### Entries provided
====
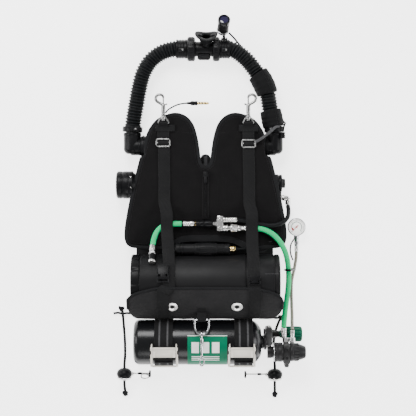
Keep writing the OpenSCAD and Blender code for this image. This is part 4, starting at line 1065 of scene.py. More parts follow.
bands, stripes, threads = [], [], []
for x in (-103, 94):
    hoop = np.array([(x, y, z) for y, z in arc(*TANK, 57.6, range(0, 360, 3))])
    bands.append(sweep(hoop, slab(46, 2.3, 0.9), up=outward(hoop, closed=True), closed=True))
    bands.append(patch(x - 23, x + 23, 64, 96, 60.2, 2.2))          # the doubled end under the buckle
    bands.append(patch(x - 22.5, x + 22.5, 136, 196, 60.2, 2.2))    # the free end beyond it
    for middle in (x - 10, x + 10):
        for a0, a1, r in ((140, 195, 61.4), (64, 95, 61.4), (196, 424, 58.8)):
            stripes.append(patch(middle - 2.2, middle + 2.2, a0, a1, r, 0.3))
    for y, z in arc(*TANK, 61.6, (139, 192, 93, 67)):
        row = np.array([(x + e, y, z) for e in range(-20, 21, 2)])
        threads += stitches(row, 4, 2.6, 0.4)
piece("cam_bands", bands, WEBBING, "vest", "cam_bands")
piece("band_stripes", stripes, GREY_WEB, "vest")
piece("band_stitches", threads, STITCH, "vest")

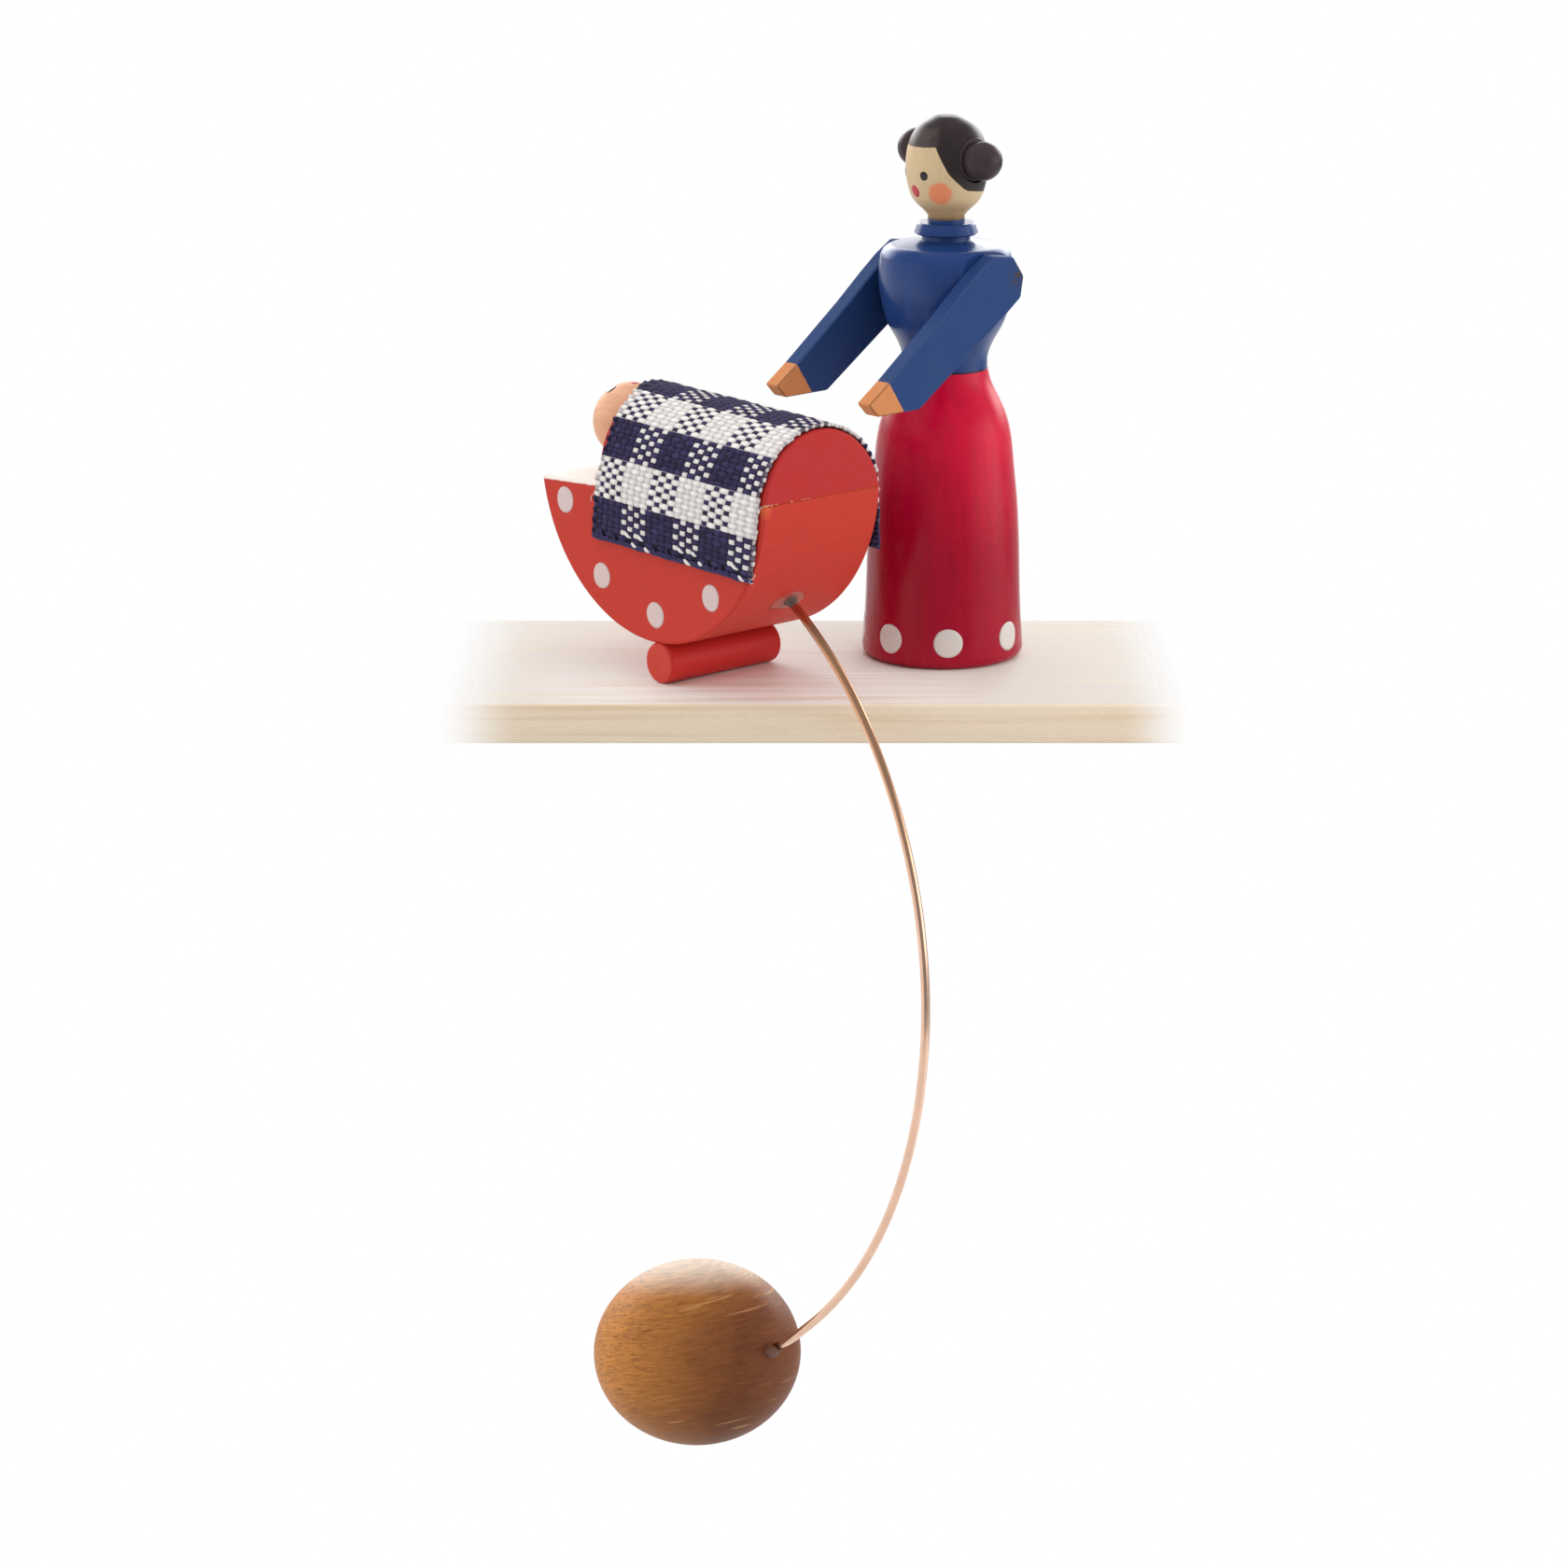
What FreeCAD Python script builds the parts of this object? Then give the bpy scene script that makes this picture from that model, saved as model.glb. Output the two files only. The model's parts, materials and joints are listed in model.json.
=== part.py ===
import FreeCAD, Part
import math
import os
from FreeCAD import Placement, Rotation, Vector

# Wooden balancing toy: a turned mother figure stands beside a half-moon cradle
# that rocks on a dowel foot, balanced by a wooden weight on a bent wire.
# Millimetres. The origin is the centre of the figure's flat base, +Z is up, the
# figure faces -Y towards the cradle, and the wire leaves the cradle at its +X end.

# Skirt: turned bell; its side is (radius, share of the skirt's height)
skirt_height = 32.2
skirt_foot_radius = 8.93
skirt_foot_round = 1.0
skirt_side = [
    (8.55, 0.248),
    (8.2, 0.522),
    (7.7, 0.683),
    (7.2, 0.798),
    (6.48, 0.866),
    (5.3, 0.941),
]
skirt_waist_radius = 4.75

# Bodice: turned bust with a neck groove, a collar ring and a low stub; its side is
# (share of the bust's radius, share of the shoulders' rise over the waist)
bodice_waist_radius = 4.68
bodice_waist_length = 1.2
bust_radius = 7.37
shoulder_rise = 13.65
shoulder_round = 1.6
shoulder_inset = 0.15
bodice_side = [
    (0.73, 0.234),
    (0.858, 0.359),
    (0.953, 0.528),
    (1.0, 0.762),
]
shoulder_crown = 0.5
neck_groove_radius = 2.65
neck_groove_length = 1.12
collar_lower_radius = 3.5
collar_upper_radius = 3.17
collar_length = 1.28
collar_edge = 0.18
neck_stub_radius = 2.07
neck_stub_length = 0.4

# Glued spigots and their bores
glue_clearance = 0.04
waist_spigot_radius = 2.0
waist_spigot_length = 6.0
neck_spigot_radius = 1.2
neck_spigot_length = 3.0
bore_bottom_gap = 0.5

# Head: turned egg; its side is (share of its radius, share of its height)
head_height = 11.6
head_radius = 4.49
head_neck_radius = 2.0
head_neck_length = 0.35
head_side = [
    (0.557, 0.1164),
    (0.682, 0.1595),
    (0.768, 0.194),
    (0.855, 0.2457),
    (0.915, 0.306),
    (0.955, 0.3664),
    (0.989, 0.444),
    (1.0, 0.5302),
    (0.989, 0.6164),
    (0.958, 0.694),
    (0.895, 0.7802),
    (0.784, 0.8621),
    (0.637, 0.9267),
    (0.416, 0.975),
]

# Hair buns: a flanged knob on each side of the head, at heights over the collar
bun_left_height = 7.1
bun_right_height = 7.55
bun_set_back = 0.42
bun_seat_distance = 3.25
bun_flange_radius = 2.42
bun_flange_round = 0.4
bun_ball_radius = 2.14
bun_ball_distance = 5.22
bun_waist_radius = 1.83
bun_peg_radius = 0.7
bun_peg_length = 1.2
bun_seat_clearance = 0.05

# Arms: two sawn slats glued to flats on the bodice; the outline is
# (distance behind the figure's axis, height over the shoulders)
arm_thickness = 2.0
arm_flat_distance = 6.4
arm_edge_chamfer = 0.16
arm_outline = [
    (-0.6, -0.35),
    (2.2, -0.7),
    (3.8, -2.95),
    (3.4, -5.25),
    (1.4, -6.75),
    (-11.5, -15.7),
    (-17.6, -15.75),
    (-18.92, -14.35),
    (-15.95, -12.22),
    (-8.45, -6.37),
    (-5.05, -3.5),
    (-2.7, -1.65),
]

# Cradle block: a segment of a disc with a flat top
cradle_centre_x = -9.77
cradle_centre_y = -24.82
rest_tilt_deg = 3.7
rim_radius = 18.87
deck_drop = 2.04
cradle_width = 16.56
cradle_edge_round = 0.25

# Rocker foot: a dowel glued in a shallow groove across the rim
foot_radius = 2.29
foot_length = 15.85
foot_shift = -0.35
foot_groove_depth = 0.1
foot_edge_round = 0.4

# Swaddled body: a round bar, as wide as the cradle, sawn lengthwise at a slope
body_length = 27.25
body_foot_height = 7.1
body_head_height = 9.55
body_edge_round = 0.35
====
### Problem description
Take the listing above and write it out again exactly.

### Solution
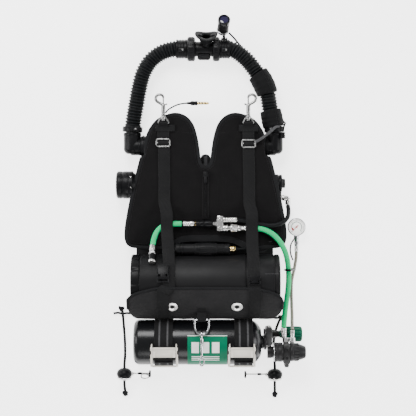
Keep writing the OpenSCAD and Blender code for this image. This is part 4, starting at line 1065 of scene.py. More parts follow.
bands, stripes, threads = [], [], []
for x in (-103, 94):
    hoop = np.array([(x, y, z) for y, z in arc(*TANK, 57.6, range(0, 360, 3))])
    bands.append(sweep(hoop, slab(46, 2.3, 0.9), up=outward(hoop, closed=True), closed=True))
    bands.append(patch(x - 23, x + 23, 64, 96, 60.2, 2.2))          # the doubled end under the buckle
    bands.append(patch(x - 22.5, x + 22.5, 136, 196, 60.2, 2.2))    # the free end beyond it
    for middle in (x - 10, x + 10):
        for a0, a1, r in ((140, 195, 61.4), (64, 95, 61.4), (196, 424, 58.8)):
            stripes.append(patch(middle - 2.2, middle + 2.2, a0, a1, r, 0.3))
    for y, z in arc(*TANK, 61.6, (139, 192, 93, 67)):
        row = np.array([(x + e, y, z) for e in range(-20, 21, 2)])
        threads += stitches(row, 4, 2.6, 0.4)
piece("cam_bands", bands, WEBBING, "vest", "cam_bands")
piece("band_stripes", stripes, GREY_WEB, "vest")
piece("band_stitches", threads, STITCH, "vest")

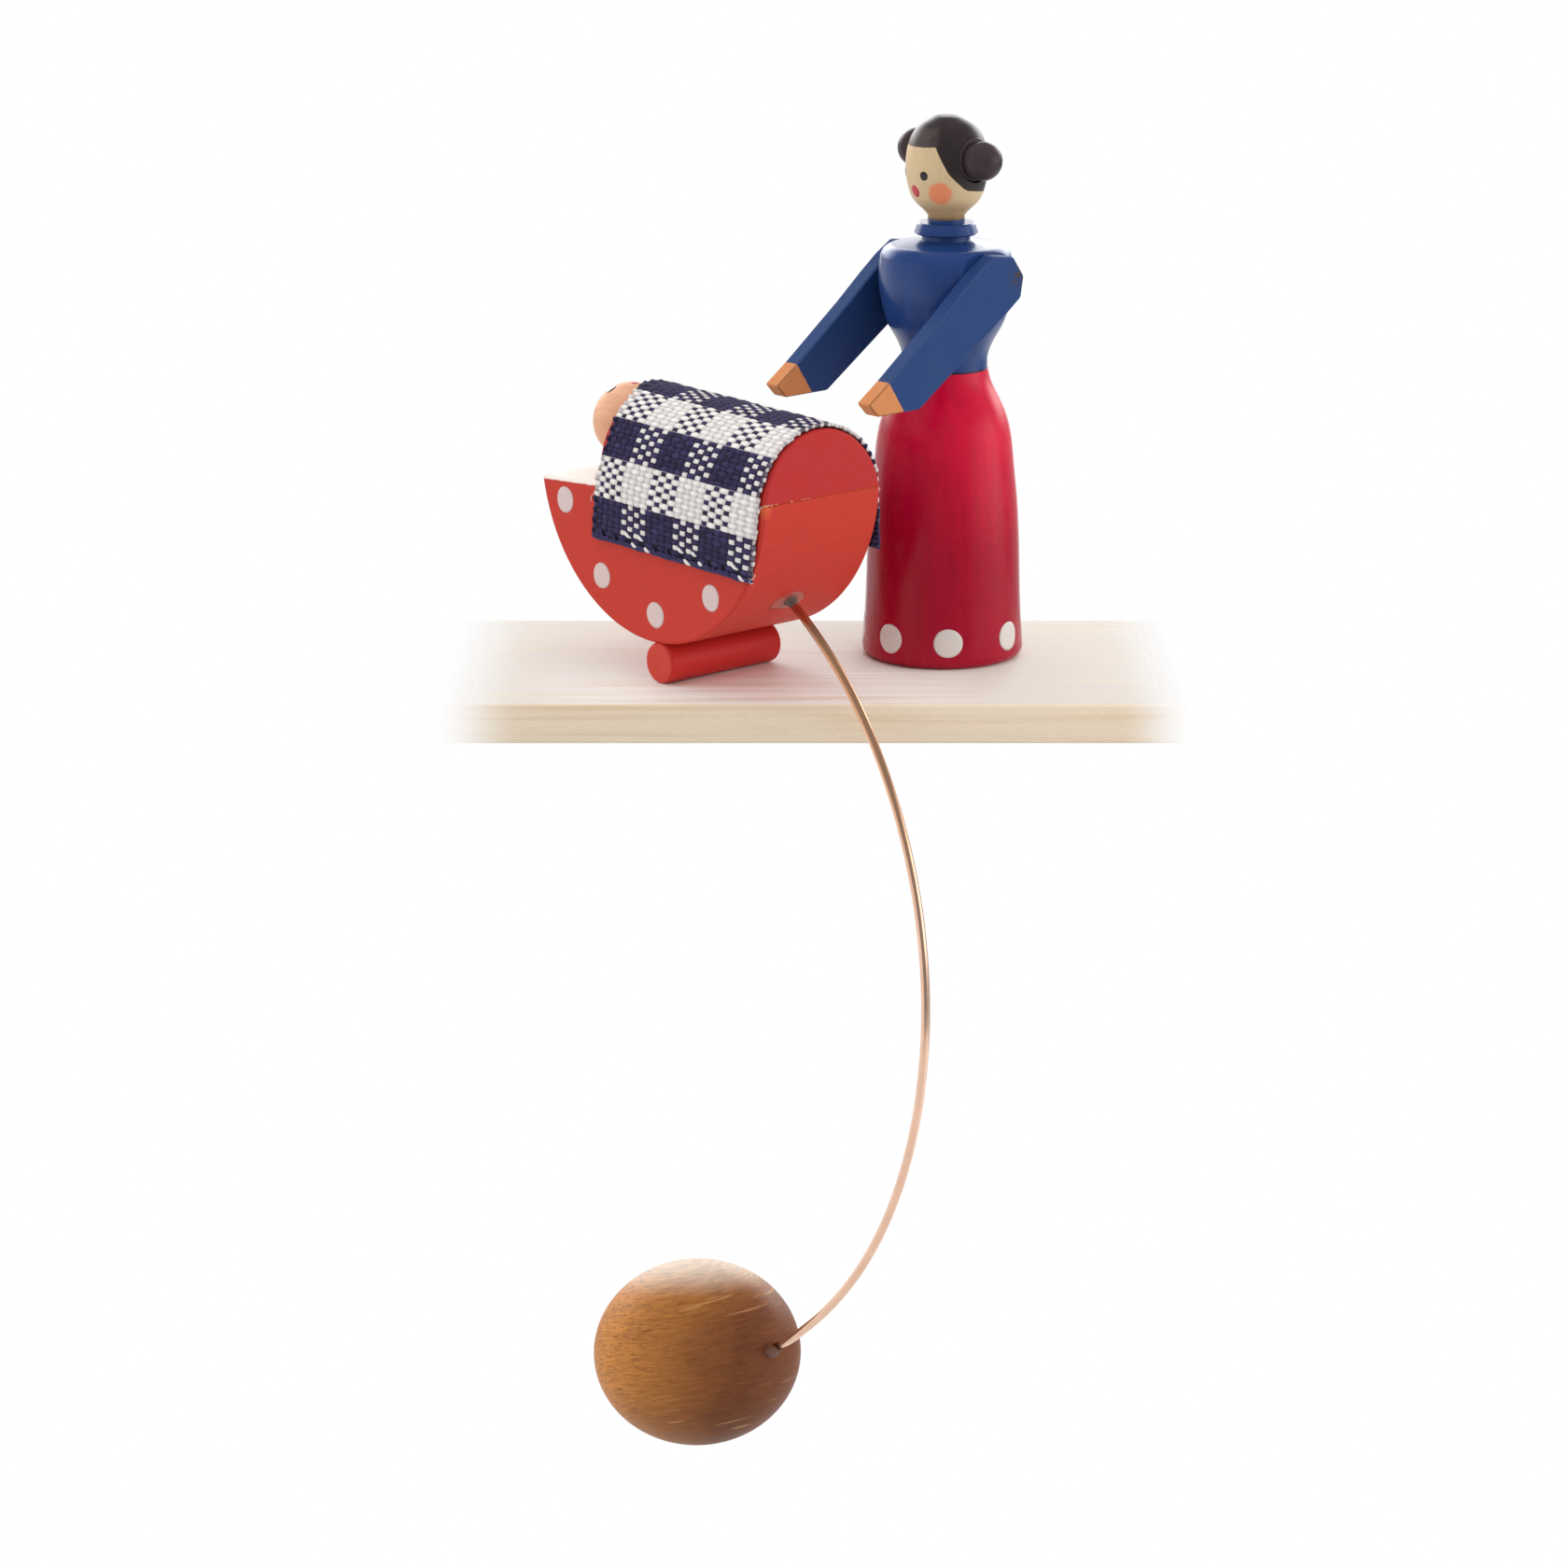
What FreeCAD Python script builds the parts of this object? Then give the bpy scene script that makes this picture from that model, saved as model.glb. Output the two files only. The model's parts, materials and joints are listed in model.json.
=== part.py ===
import FreeCAD, Part
import math
import os
from FreeCAD import Placement, Rotation, Vector

# Wooden balancing toy: a turned mother figure stands beside a half-moon cradle
# that rocks on a dowel foot, balanced by a wooden weight on a bent wire.
# Millimetres. The origin is the centre of the figure's flat base, +Z is up, the
# figure faces -Y towards the cradle, and the wire leaves the cradle at its +X end.

# Skirt: turned bell; its side is (radius, share of the skirt's height)
skirt_height = 32.2
skirt_foot_radius = 8.93
skirt_foot_round = 1.0
skirt_side = [
    (8.55, 0.248),
    (8.2, 0.522),
    (7.7, 0.683),
    (7.2, 0.798),
    (6.48, 0.866),
    (5.3, 0.941),
]
skirt_waist_radius = 4.75

# Bodice: turned bust with a neck groove, a collar ring and a low stub; its side is
# (share of the bust's radius, share of the shoulders' rise over the waist)
bodice_waist_radius = 4.68
bodice_waist_length = 1.2
bust_radius = 7.37
shoulder_rise = 13.65
shoulder_round = 1.6
shoulder_inset = 0.15
bodice_side = [
    (0.73, 0.234),
    (0.858, 0.359),
    (0.953, 0.528),
    (1.0, 0.762),
]
shoulder_crown = 0.5
neck_groove_radius = 2.65
neck_groove_length = 1.12
collar_lower_radius = 3.5
collar_upper_radius = 3.17
collar_length = 1.28
collar_edge = 0.18
neck_stub_radius = 2.07
neck_stub_length = 0.4

# Glued spigots and their bores
glue_clearance = 0.04
waist_spigot_radius = 2.0
waist_spigot_length = 6.0
neck_spigot_radius = 1.2
neck_spigot_length = 3.0
bore_bottom_gap = 0.5

# Head: turned egg; its side is (share of its radius, share of its height)
head_height = 11.6
head_radius = 4.49
head_neck_radius = 2.0
head_neck_length = 0.35
head_side = [
    (0.557, 0.1164),
    (0.682, 0.1595),
    (0.768, 0.194),
    (0.855, 0.2457),
    (0.915, 0.306),
    (0.955, 0.3664),
    (0.989, 0.444),
    (1.0, 0.5302),
    (0.989, 0.6164),
    (0.958, 0.694),
    (0.895, 0.7802),
    (0.784, 0.8621),
    (0.637, 0.9267),
    (0.416, 0.975),
]

# Hair buns: a flanged knob on each side of the head, at heights over the collar
bun_left_height = 7.1
bun_right_height = 7.55
bun_set_back = 0.42
bun_seat_distance = 3.25
bun_flange_radius = 2.42
bun_flange_round = 0.4
bun_ball_radius = 2.14
bun_ball_distance = 5.22
bun_waist_radius = 1.83
bun_peg_radius = 0.7
bun_peg_length = 1.2
bun_seat_clearance = 0.05

# Arms: two sawn slats glued to flats on the bodice; the outline is
# (distance behind the figure's axis, height over the shoulders)
arm_thickness = 2.0
arm_flat_distance = 6.4
arm_edge_chamfer = 0.16
arm_outline = [
    (-0.6, -0.35),
    (2.2, -0.7),
    (3.8, -2.95),
    (3.4, -5.25),
    (1.4, -6.75),
    (-11.5, -15.7),
    (-17.6, -15.75),
    (-18.92, -14.35),
    (-15.95, -12.22),
    (-8.45, -6.37),
    (-5.05, -3.5),
    (-2.7, -1.65),
]

# Cradle block: a segment of a disc with a flat top
cradle_centre_x = -9.77
cradle_centre_y = -24.82
rest_tilt_deg = 3.7
rim_radius = 18.87
deck_drop = 2.04
cradle_width = 16.56
cradle_edge_round = 0.25

# Rocker foot: a dowel glued in a shallow groove across the rim
foot_radius = 2.29
foot_length = 15.85
foot_shift = -0.35
foot_groove_depth = 0.1
foot_edge_round = 0.4

# Swaddled body: a round bar, as wide as the cradle, sawn lengthwise at a slope
body_length = 27.25
body_foot_height = 7.1
body_head_height = 9.55
body_edge_round = 0.35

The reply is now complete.